_Given task:_
Write out all of the data without omission, exactly as shown.

_Given data:_
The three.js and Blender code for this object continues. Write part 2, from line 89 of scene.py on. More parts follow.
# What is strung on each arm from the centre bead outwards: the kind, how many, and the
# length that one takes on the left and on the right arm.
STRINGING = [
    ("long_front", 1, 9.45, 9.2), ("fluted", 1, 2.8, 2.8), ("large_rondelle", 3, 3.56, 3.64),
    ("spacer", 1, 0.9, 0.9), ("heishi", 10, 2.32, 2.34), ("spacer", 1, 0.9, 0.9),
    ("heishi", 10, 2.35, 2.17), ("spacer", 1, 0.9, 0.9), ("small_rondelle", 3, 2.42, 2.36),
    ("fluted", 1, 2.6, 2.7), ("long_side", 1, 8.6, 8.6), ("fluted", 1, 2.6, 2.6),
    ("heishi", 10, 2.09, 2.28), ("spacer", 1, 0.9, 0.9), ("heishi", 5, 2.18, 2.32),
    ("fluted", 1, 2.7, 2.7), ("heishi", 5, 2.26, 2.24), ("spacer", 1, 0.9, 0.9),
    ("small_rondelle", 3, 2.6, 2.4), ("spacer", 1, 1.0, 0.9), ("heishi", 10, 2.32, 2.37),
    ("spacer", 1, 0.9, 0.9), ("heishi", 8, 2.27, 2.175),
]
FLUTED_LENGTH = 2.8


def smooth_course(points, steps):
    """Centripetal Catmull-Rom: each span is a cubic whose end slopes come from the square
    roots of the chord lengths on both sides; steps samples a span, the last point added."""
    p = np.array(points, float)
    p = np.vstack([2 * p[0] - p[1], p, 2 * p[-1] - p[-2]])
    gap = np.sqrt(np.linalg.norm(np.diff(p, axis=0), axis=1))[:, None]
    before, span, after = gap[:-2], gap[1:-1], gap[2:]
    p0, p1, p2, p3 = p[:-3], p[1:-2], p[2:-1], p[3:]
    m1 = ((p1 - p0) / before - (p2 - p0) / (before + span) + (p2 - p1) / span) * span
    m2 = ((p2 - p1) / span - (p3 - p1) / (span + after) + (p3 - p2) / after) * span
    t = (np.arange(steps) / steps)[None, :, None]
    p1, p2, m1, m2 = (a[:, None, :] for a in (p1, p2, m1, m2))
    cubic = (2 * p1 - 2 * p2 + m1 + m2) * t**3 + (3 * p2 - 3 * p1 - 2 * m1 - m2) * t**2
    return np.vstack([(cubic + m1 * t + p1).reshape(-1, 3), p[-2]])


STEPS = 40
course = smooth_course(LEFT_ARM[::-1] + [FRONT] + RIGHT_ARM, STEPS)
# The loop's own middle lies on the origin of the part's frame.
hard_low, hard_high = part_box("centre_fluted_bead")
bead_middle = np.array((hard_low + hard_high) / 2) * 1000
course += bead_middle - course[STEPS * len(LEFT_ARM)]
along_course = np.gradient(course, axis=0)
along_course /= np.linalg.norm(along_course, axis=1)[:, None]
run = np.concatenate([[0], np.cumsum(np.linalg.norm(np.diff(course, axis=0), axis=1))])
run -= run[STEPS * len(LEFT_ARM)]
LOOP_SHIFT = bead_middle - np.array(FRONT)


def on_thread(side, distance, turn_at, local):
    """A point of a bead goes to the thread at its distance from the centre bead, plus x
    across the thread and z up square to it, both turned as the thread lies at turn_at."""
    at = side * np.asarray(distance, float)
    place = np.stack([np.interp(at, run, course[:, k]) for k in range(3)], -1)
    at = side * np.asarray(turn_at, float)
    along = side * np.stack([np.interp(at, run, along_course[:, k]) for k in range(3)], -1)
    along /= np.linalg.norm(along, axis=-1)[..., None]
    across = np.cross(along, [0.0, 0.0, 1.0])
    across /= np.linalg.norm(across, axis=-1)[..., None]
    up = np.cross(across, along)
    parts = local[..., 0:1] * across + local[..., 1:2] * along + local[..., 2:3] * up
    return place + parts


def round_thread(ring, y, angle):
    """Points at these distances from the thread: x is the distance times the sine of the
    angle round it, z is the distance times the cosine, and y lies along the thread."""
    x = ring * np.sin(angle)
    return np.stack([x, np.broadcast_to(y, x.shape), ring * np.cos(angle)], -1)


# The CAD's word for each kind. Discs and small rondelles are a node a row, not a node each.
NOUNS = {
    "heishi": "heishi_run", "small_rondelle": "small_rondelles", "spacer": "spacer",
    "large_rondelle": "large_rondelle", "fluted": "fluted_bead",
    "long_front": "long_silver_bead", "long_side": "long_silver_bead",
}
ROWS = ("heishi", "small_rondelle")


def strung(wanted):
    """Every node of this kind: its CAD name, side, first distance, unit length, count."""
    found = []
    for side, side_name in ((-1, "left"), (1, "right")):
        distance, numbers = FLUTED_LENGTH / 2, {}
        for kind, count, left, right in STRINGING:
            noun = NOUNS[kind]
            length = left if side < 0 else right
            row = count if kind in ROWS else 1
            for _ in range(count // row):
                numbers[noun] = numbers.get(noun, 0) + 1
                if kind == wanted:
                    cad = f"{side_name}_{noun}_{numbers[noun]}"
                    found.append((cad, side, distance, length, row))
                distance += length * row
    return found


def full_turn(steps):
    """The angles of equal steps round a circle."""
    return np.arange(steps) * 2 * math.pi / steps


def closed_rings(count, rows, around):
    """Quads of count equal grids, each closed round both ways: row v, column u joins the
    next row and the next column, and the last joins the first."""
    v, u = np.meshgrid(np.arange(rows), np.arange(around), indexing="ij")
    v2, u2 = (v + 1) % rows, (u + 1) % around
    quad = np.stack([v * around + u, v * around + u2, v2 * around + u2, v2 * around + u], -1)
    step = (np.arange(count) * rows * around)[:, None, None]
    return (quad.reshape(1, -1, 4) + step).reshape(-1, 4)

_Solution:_
The three.js and Blender code for this object continues. Write part 2, from line 89 of scene.py on. More parts follow.
# What is strung on each arm from the centre bead outwards: the kind, how many, and the
# length that one takes on the left and on the right arm.
STRINGING = [
    ("long_front", 1, 9.45, 9.2), ("fluted", 1, 2.8, 2.8), ("large_rondelle", 3, 3.56, 3.64),
    ("spacer", 1, 0.9, 0.9), ("heishi", 10, 2.32, 2.34), ("spacer", 1, 0.9, 0.9),
    ("heishi", 10, 2.35, 2.17), ("spacer", 1, 0.9, 0.9), ("small_rondelle", 3, 2.42, 2.36),
    ("fluted", 1, 2.6, 2.7), ("long_side", 1, 8.6, 8.6), ("fluted", 1, 2.6, 2.6),
    ("heishi", 10, 2.09, 2.28), ("spacer", 1, 0.9, 0.9), ("heishi", 5, 2.18, 2.32),
    ("fluted", 1, 2.7, 2.7), ("heishi", 5, 2.26, 2.24), ("spacer", 1, 0.9, 0.9),
    ("small_rondelle", 3, 2.6, 2.4), ("spacer", 1, 1.0, 0.9), ("heishi", 10, 2.32, 2.37),
    ("spacer", 1, 0.9, 0.9), ("heishi", 8, 2.27, 2.175),
]
FLUTED_LENGTH = 2.8


def smooth_course(points, steps):
    """Centripetal Catmull-Rom: each span is a cubic whose end slopes come from the square
    roots of the chord lengths on both sides; steps samples a span, the last point added."""
    p = np.array(points, float)
    p = np.vstack([2 * p[0] - p[1], p, 2 * p[-1] - p[-2]])
    gap = np.sqrt(np.linalg.norm(np.diff(p, axis=0), axis=1))[:, None]
    before, span, after = gap[:-2], gap[1:-1], gap[2:]
    p0, p1, p2, p3 = p[:-3], p[1:-2], p[2:-1], p[3:]
    m1 = ((p1 - p0) / before - (p2 - p0) / (before + span) + (p2 - p1) / span) * span
    m2 = ((p2 - p1) / span - (p3 - p1) / (span + after) + (p3 - p2) / after) * span
    t = (np.arange(steps) / steps)[None, :, None]
    p1, p2, m1, m2 = (a[:, None, :] for a in (p1, p2, m1, m2))
    cubic = (2 * p1 - 2 * p2 + m1 + m2) * t**3 + (3 * p2 - 3 * p1 - 2 * m1 - m2) * t**2
    return np.vstack([(cubic + m1 * t + p1).reshape(-1, 3), p[-2]])


STEPS = 40
course = smooth_course(LEFT_ARM[::-1] + [FRONT] + RIGHT_ARM, STEPS)
# The loop's own middle lies on the origin of the part's frame.
hard_low, hard_high = part_box("centre_fluted_bead")
bead_middle = np.array((hard_low + hard_high) / 2) * 1000
course += bead_middle - course[STEPS * len(LEFT_ARM)]
along_course = np.gradient(course, axis=0)
along_course /= np.linalg.norm(along_course, axis=1)[:, None]
run = np.concatenate([[0], np.cumsum(np.linalg.norm(np.diff(course, axis=0), axis=1))])
run -= run[STEPS * len(LEFT_ARM)]
LOOP_SHIFT = bead_middle - np.array(FRONT)


def on_thread(side, distance, turn_at, local):
    """A point of a bead goes to the thread at its distance from the centre bead, plus x
    across the thread and z up square to it, both turned as the thread lies at turn_at."""
    at = side * np.asarray(distance, float)
    place = np.stack([np.interp(at, run, course[:, k]) for k in range(3)], -1)
    at = side * np.asarray(turn_at, float)
    along = side * np.stack([np.interp(at, run, along_course[:, k]) for k in range(3)], -1)
    along /= np.linalg.norm(along, axis=-1)[..., None]
    across = np.cross(along, [0.0, 0.0, 1.0])
    across /= np.linalg.norm(across, axis=-1)[..., None]
    up = np.cross(across, along)
    parts = local[..., 0:1] * across + local[..., 1:2] * along + local[..., 2:3] * up
    return place + parts


def round_thread(ring, y, angle):
    """Points at these distances from the thread: x is the distance times the sine of the
    angle round it, z is the distance times the cosine, and y lies along the thread."""
    x = ring * np.sin(angle)
    return np.stack([x, np.broadcast_to(y, x.shape), ring * np.cos(angle)], -1)


# The CAD's word for each kind. Discs and small rondelles are a node a row, not a node each.
NOUNS = {
    "heishi": "heishi_run", "small_rondelle": "small_rondelles", "spacer": "spacer",
    "large_rondelle": "large_rondelle", "fluted": "fluted_bead",
    "long_front": "long_silver_bead", "long_side": "long_silver_bead",
}
ROWS = ("heishi", "small_rondelle")


def strung(wanted):
    """Every node of this kind: its CAD name, side, first distance, unit length, count."""
    found = []
    for side, side_name in ((-1, "left"), (1, "right")):
        distance, numbers = FLUTED_LENGTH / 2, {}
        for kind, count, left, right in STRINGING:
            noun = NOUNS[kind]
            length = left if side < 0 else right
            row = count if kind in ROWS else 1
            for _ in range(count // row):
                numbers[noun] = numbers.get(noun, 0) + 1
                if kind == wanted:
                    cad = f"{side_name}_{noun}_{numbers[noun]}"
                    found.append((cad, side, distance, length, row))
                distance += length * row
    return found


def full_turn(steps):
    """The angles of equal steps round a circle."""
    return np.arange(steps) * 2 * math.pi / steps


def closed_rings(count, rows, around):
    """Quads of count equal grids, each closed round both ways: row v, column u joins the
    next row and the next column, and the last joins the first."""
    v, u = np.meshgrid(np.arange(rows), np.arange(around), indexing="ij")
    v2, u2 = (v + 1) % rows, (u + 1) % around
    quad = np.stack([v * around + u, v * around + u2, v2 * around + u2, v2 * around + u], -1)
    step = (np.arange(count) * rows * around)[:, None, None]
    return (quad.reshape(1, -1, 4) + step).reshape(-1, 4)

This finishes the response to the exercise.